I’ve already paid for this semester. I get paid bi-weekly about 700$. I have money and resources, I just can’t drop 2-3k at once. My university requires meal plans even if you live off campus and any apartment in walking distance is outrageously expensive or in the ghetto. The reason I wanted a card is so that I can get what I need and then at the end of the month I can disperse and allocate my finances in a good way. Such as putting money in a separate account to save for college that I don’t have access to, pay the card, pay bills etc. I talked to my dad and he agreed that if I put money away every month that he would match every 1$ with .50 cents. So let’s say I save 300$, 450$ is being put into the account.

Also, this was never stated before but I have two roommates, I live in a three bedroom apartment. We were originally looking at a 4-5 bedroom house to rent with more friends so it would be cheaper but we abandoned that idea when we took electrical bills, lawn care, and whatnot into account. It especially doesn’t help that our friend rented one of the houses we looked at and it wound up catching on fire (the jacuzzi tub engine had an electrical malfunction while everyone was at work) and they lost everything because the insurance company used a loophole to not cover them.

As for health insurance and taxes, I live in Alabama and they have crazy laws here compared to everywhere else.

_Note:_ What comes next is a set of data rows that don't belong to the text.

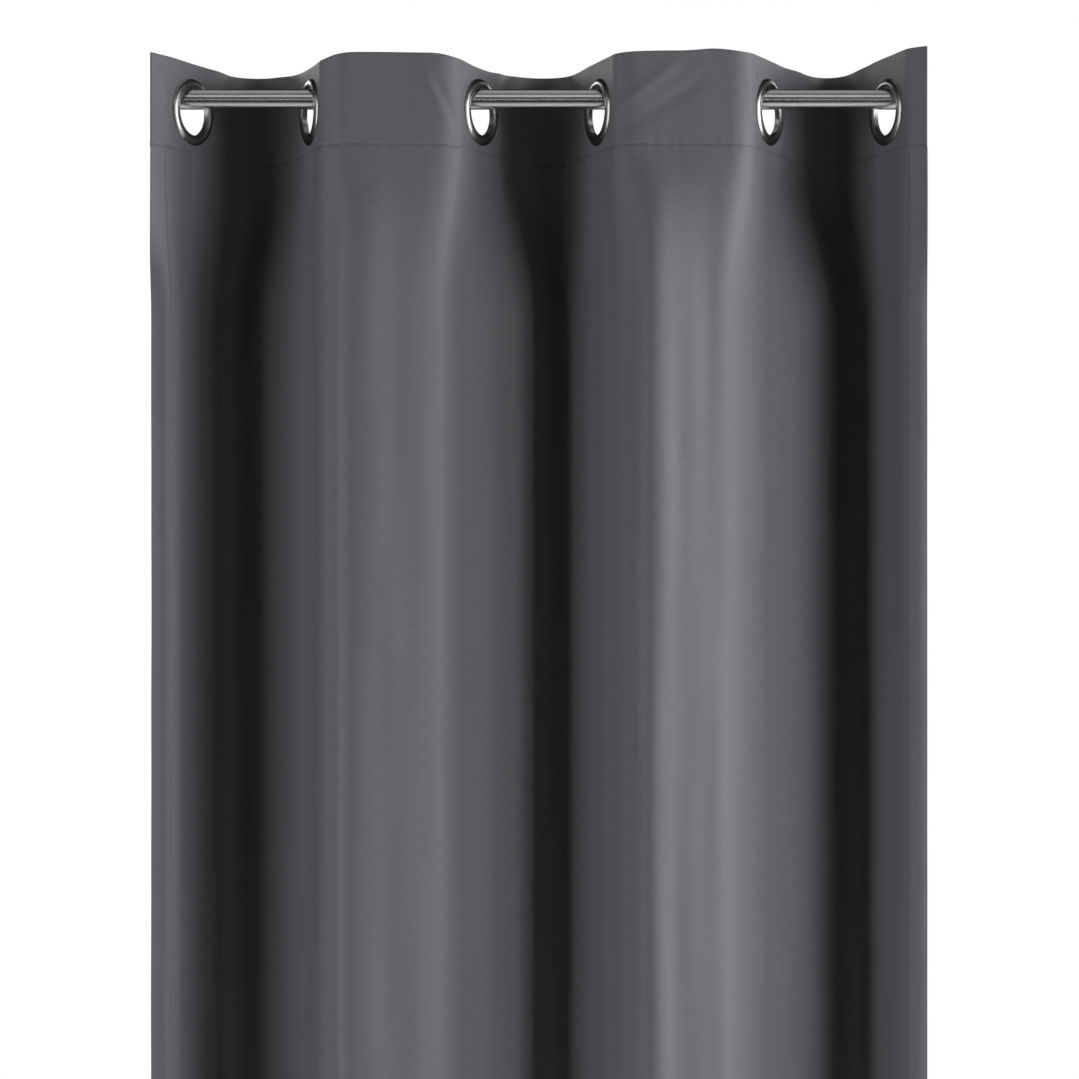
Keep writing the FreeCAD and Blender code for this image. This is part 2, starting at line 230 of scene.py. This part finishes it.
knots = np.minimum(np.arange(len(DROP_TURN)) * 0.015, FLAT_WIDTH / 1000)
heading_turn = soften(np.radians(np.interp(middle, knots, HEADING_TURN)), 5)
drop_turn = soften(np.radians(np.interp(middle, knots, DROP_TURN)), 5)
on_front = sum(
    ease(FRONT_FROM, FRONT_FULL, middle - EYELET_FLAT[fold])
    * ease(FRONT_FROM, FRONT_FULL, EYELET_FLAT[fold + 1] - middle)
    for fold in FRONT_FOLDS
)
heading_turn = heading_turn * (1 - on_front) + drop_turn * on_front
for line, lean in zip(EYELET_FLAT, LEAN):
    free = ease(HELD_FLAT, FOLD_FREE, np.abs(middle - line))
    heading_turn = heading_turn * free + lean * (1 - free)


def hang(levels):
    """The panel's course at each height: x, y and turn along its flat width.

    Each fold is closed between its two eyelets, and each side margin ends at its edge, by
    turning the cloth a little where it is free, over a few rounds.
    """
    levels = np.asarray(levels, float)[:, None]
    dropped = ease(HEADING_FOOT, DROP_HEAD, levels)
    turn = heading_turn * (1 - dropped) + drop_turn * dropped
    for size, length, climb, phase in WAVES:
        wave = np.sin(2 * math.pi * (middle / length + climb * levels) + phase)
        turn = turn + np.radians(size) * wave * np.maximum(dropped, on_front)
    x, y = np.zeros((2, len(levels), len(flat)))
    step = flat[1] - flat[0]
    knot = [int(round(line * 1000)) for line in EYELET_FLAT]
    at_x = np.array(EYELET_X) + dropped * SWING_X
    at_y = dropped * SWING_Y
    for fold in range(EYELETS - 1):
        span = slice(knot[fold], knot[fold + 1])
        part = (middle[span] - EYELET_FLAT[fold]) / PITCH
        give = ease(GIVE_FROM, GIVE_FULL, part) * ease(GIVE_FROM, GIVE_FULL, 1 - part)
        for _ in range(6):
            across, back = np.cos(turn[:, span]), np.sin(turn[:, span])
            miss_x = (at_x[:, fold + 1] - at_x[:, fold]) / step - across.sum(1)
            miss_y = (at_y[:, fold + 1] - at_y[:, fold]) / step - back.sum(1)
            a = (give * back * back).sum(1)
            b = (give * -back * across).sum(1)
            c = (give * across * across).sum(1)
            pull_x = (c * miss_x - b * miss_y) / (a * c - b * b)
            pull_y = (a * miss_y - b * miss_x) / (a * c - b * b)
            turn[:, span] += give * (across * pull_y[:, None] - back * pull_x[:, None])
    left_wide = at_x[:, 0] - EDGE_X[0] + LEFT_DRAW * dropped[:, 0]
    right_wide = EDGE_X[1] - at_x[:, -1]
    for span, line, wide in (
        (slice(0, knot[0]), EYELET_FLAT[0], left_wide),
        (slice(knot[-1], None), EYELET_FLAT[-1], right_wide),
    ):
        give = ease(HELD_FLAT, EDGE_FREE, np.abs(middle[span] - line))
        for _ in range(8):
            across, back = np.cos(turn[:, span]), np.sin(turn[:, span])
            over = across.sum(1) - wide / step
            turn[:, span] += give * back * (over / (give * back * back).sum(1))[:, None]
    x[:, 1:] = np.cumsum(np.cos(turn), 1) * step
    y[:, 1:] = np.cumsum(np.sin(turn), 1) * step
    x += at_x[:, :1] - x[:, knot[0]][:, None]
    y += at_y[:, :1] - y[:, knot[0]][:, None]
    at_points = np.pad(turn, ((0, 0), (1, 1)), mode="edge")
    return x, y, (at_points[:, 1:] + at_points[:, :-1]) / 2


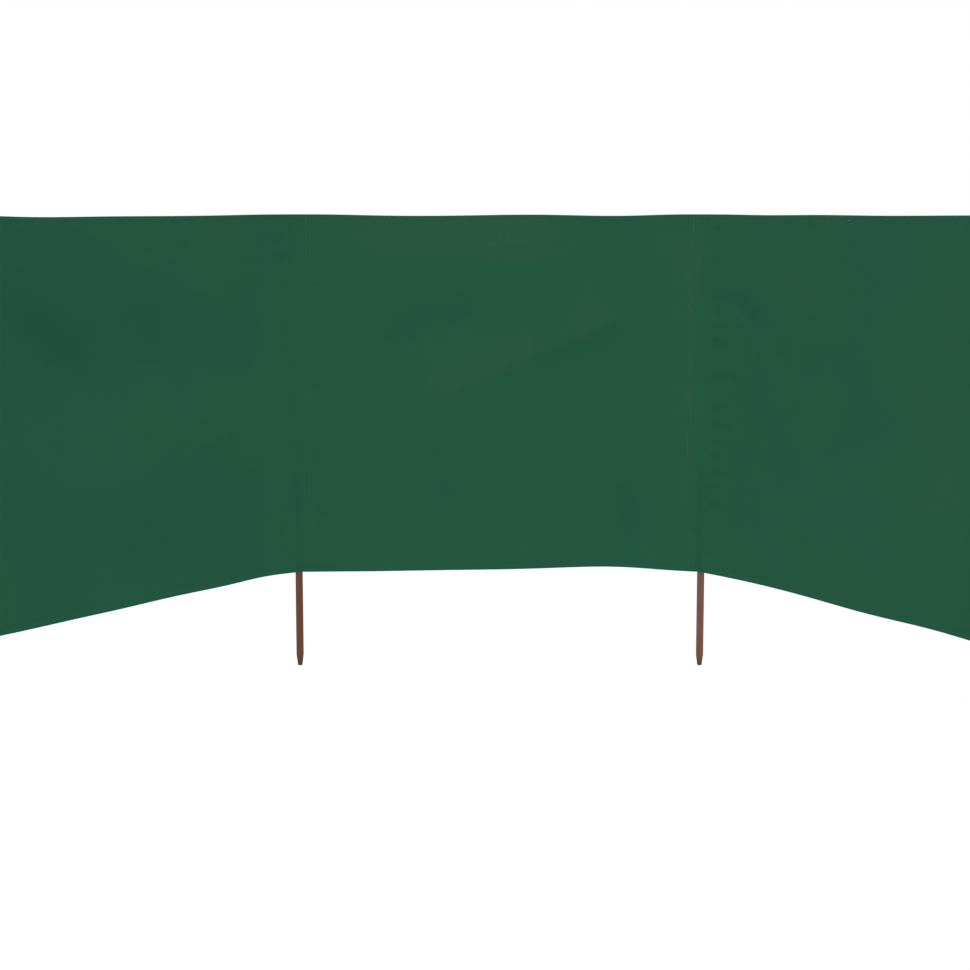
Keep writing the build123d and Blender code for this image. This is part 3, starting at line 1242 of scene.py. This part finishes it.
@dataclass(frozen=True)
class ClothFinish:
    """Plain-woven polyester, dyed bottle green, with a thin coating on its back.

    The eye sees a matt cloth with a faint sheen at grazing angles, a fine even weave, slight
    streaks along the threads and slow random changes of tone. Over these lies painted light and shade
    along the folds, the hems and beside the posts.

    Attributes:
        colour: Colour of the cloth.
        pale: Its paler colour, for random changes of tone and for painted light along the folds.
        dark: Its darker colour, for random changes of tone and for painted shade along the folds and
            hems and where a post stands behind.
        sheen: Colour of its sheen.
        thread: Distance between drawn threads. The real 0.5 mm is too fine to show.
        streaks: Streaks in a metre along a thread and across it, so one is 110 mm by 4 mm. Those
            of real threads are too fine to show.
        clouds: Slow changes of tone in a metre.
    """

    colour: str = "#21553F"
    pale: str = "#2D5740"
    dark: str = "#1D513C"
    sheen: str = "#6FA588"
    thread: float = 1.5 * MM
    streaks: Pair = (9.0, 260.0)
    clouds: float = 2.6

    def build(self) -> bpy.types.Material:
        """Make the material.

        The weave is the product of a sine across each set of threads. The tone is the sum of the
        clouds, the streaks of both sets and the mesh's own tone, which holds painted light and shade,
        and goes from dark to pale.

        Returns:
            The material.
        """
        material = bpy.data.materials.new("woven_polyester_green")
        add = emptied(material)
        place, uv = add("TexCoord").outputs["Object"], add("UVMap", uv_map="cloth")
        turns = 2 * math.pi / self.thread
        scaled = add("VectorMath", (uv, (turns, turns, 0.0)), operation="MULTIPLY")
        parts = add("SeparateXYZ", (scaled,)).outputs
        warp, weft = (add("Math", (parts[axis],), operation="SINE") for axis in "XY")
        weave = add("Math", (warp, weft), operation="MULTIPLY")
        slow = add(
            "TexNoise", {"Vector": place, "Scale": self.clouds, "Detail": 3.0, "Roughness": 0.5}
        )
        streaks, ribs = (
            drawn_out(add, uv, (*pair, 0.0), Detail=2.0)
            for pair in (self.streaks, self.streaks[::-1])
        )
        fine = add("Math", (streaks, ribs), operation="ADD")
        # The mesh's tone, which holds painted light and shade along the folds, the hems and beside
        # the posts.
        total = add("Attribute", attribute_name="tone").outputs["Fac"]
        # Clouds move the tone by up to 0.35 each way, and streaks by up to 0.5.
        wide = add("MapRange", (slow, 0.3, 0.7, -0.35, 0.35))
        lines = add("MapRange", (fine, 0.6, 1.4, -0.5, 0.5))
        for part in (wide, lines):
            total = add("Math", (total, part), operation="ADD")
        colour = add("ValToRGB", (add("MapRange", (total, -1.5, 1.5, 0.0, 1.0)),))
        colour.color_ramp.elements.new(0.5)
        codes = (self.dark, self.colour, self.pale)
        for stop, code in zip(colour.color_ramp.elements, codes):
            stop.color = linear(code)
        height = add("Math", (weave, 0.5, fine), operation="MULTIPLY_ADD")
        bump = add("Bump", {"Height": height, "Strength": 0.35, "Distance": 0.12 * MM})
        shader = {
            "Base Color": colour,
            "Roughness": 0.72,
            "IOR": 1.5,
            "Specular IOR Level": 0.05,
            "Sheen Weight": 0.02,
            "Sheen Roughness": 0.5,
            "Sheen Tint": linear(self.sheen),
            "Normal": bump,
        }
        add("OutputMaterial", {"Surface": add("BsdfPrincipled", shader)})
        return material


@dataclass(frozen=True)
class ThreadFinish:
    """Spun polyester sewing thread, dyed a little paler than the cloth; the eye sees a soft gloss.

    Attributes:
        colour: Colour of the thread.
        shade: Colour between its fibres.
        spots: Changes between them in a metre, one every 6 mm. Those of the real thread, every
            0.1 mm, are too fine to show.
    """

    colour: str = "#2E6349"
    shade: str = "#22503A"
    spots: float = 160.0

    def build(self) -> bpy.types.Material:
        """Make the material: noise between the two colours, which also roughens the surface.

        Returns:
            The material.
        """
        material = bpy.data.materials.new("sewing_thread_green")
        add = emptied(material)
        place = add("TexCoord").outputs["Object"]
        spots = add("TexNoise", {"Vector": place, "Scale": self.spots, "Detail": 1.0})
        colour = add("ValToRGB", (spots,))
        for stop, code in zip(colour.color_ramp.elements, (self.shade, self.colour)):
            stop.color = linear(code)
        bump = add("Bump", {"Height": spots, "Strength": 0.3, "Distance": 0.1 * MM})
        shader = {"Base Color": colour, "Roughness": 0.55, "Normal": bump}
        add("OutputMaterial", {"Surface": add("BsdfPrincipled", shader)})
        return material


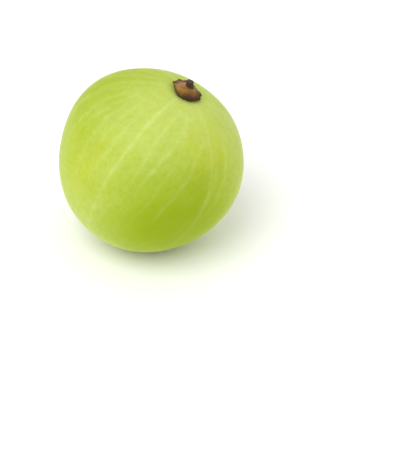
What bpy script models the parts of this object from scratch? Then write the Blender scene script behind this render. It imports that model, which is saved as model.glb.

I’ve talked to people in the bursar’s office and financial aid at both my community college and University and talked to my dad and pretty much everyone is saying that I should stay the way I am and just try to save what I can right now.

Also, not sure if it was misread but I am NOT using the card for school, I’m using it for small, less that 60$ transactions. It has a 1500$ limit on it and I only plan on ever having it maxed at 450$ and making payments to increase my credit. I’ve talked to my sister about cards and finances and whatnot because she’s in graduate school for Accounting and Finance so I trust what she says.

My bank’s card works like this, there is a 24 month no APR on it, then you only accrue interest when you haven’t paid the balance off that month, which is 10%.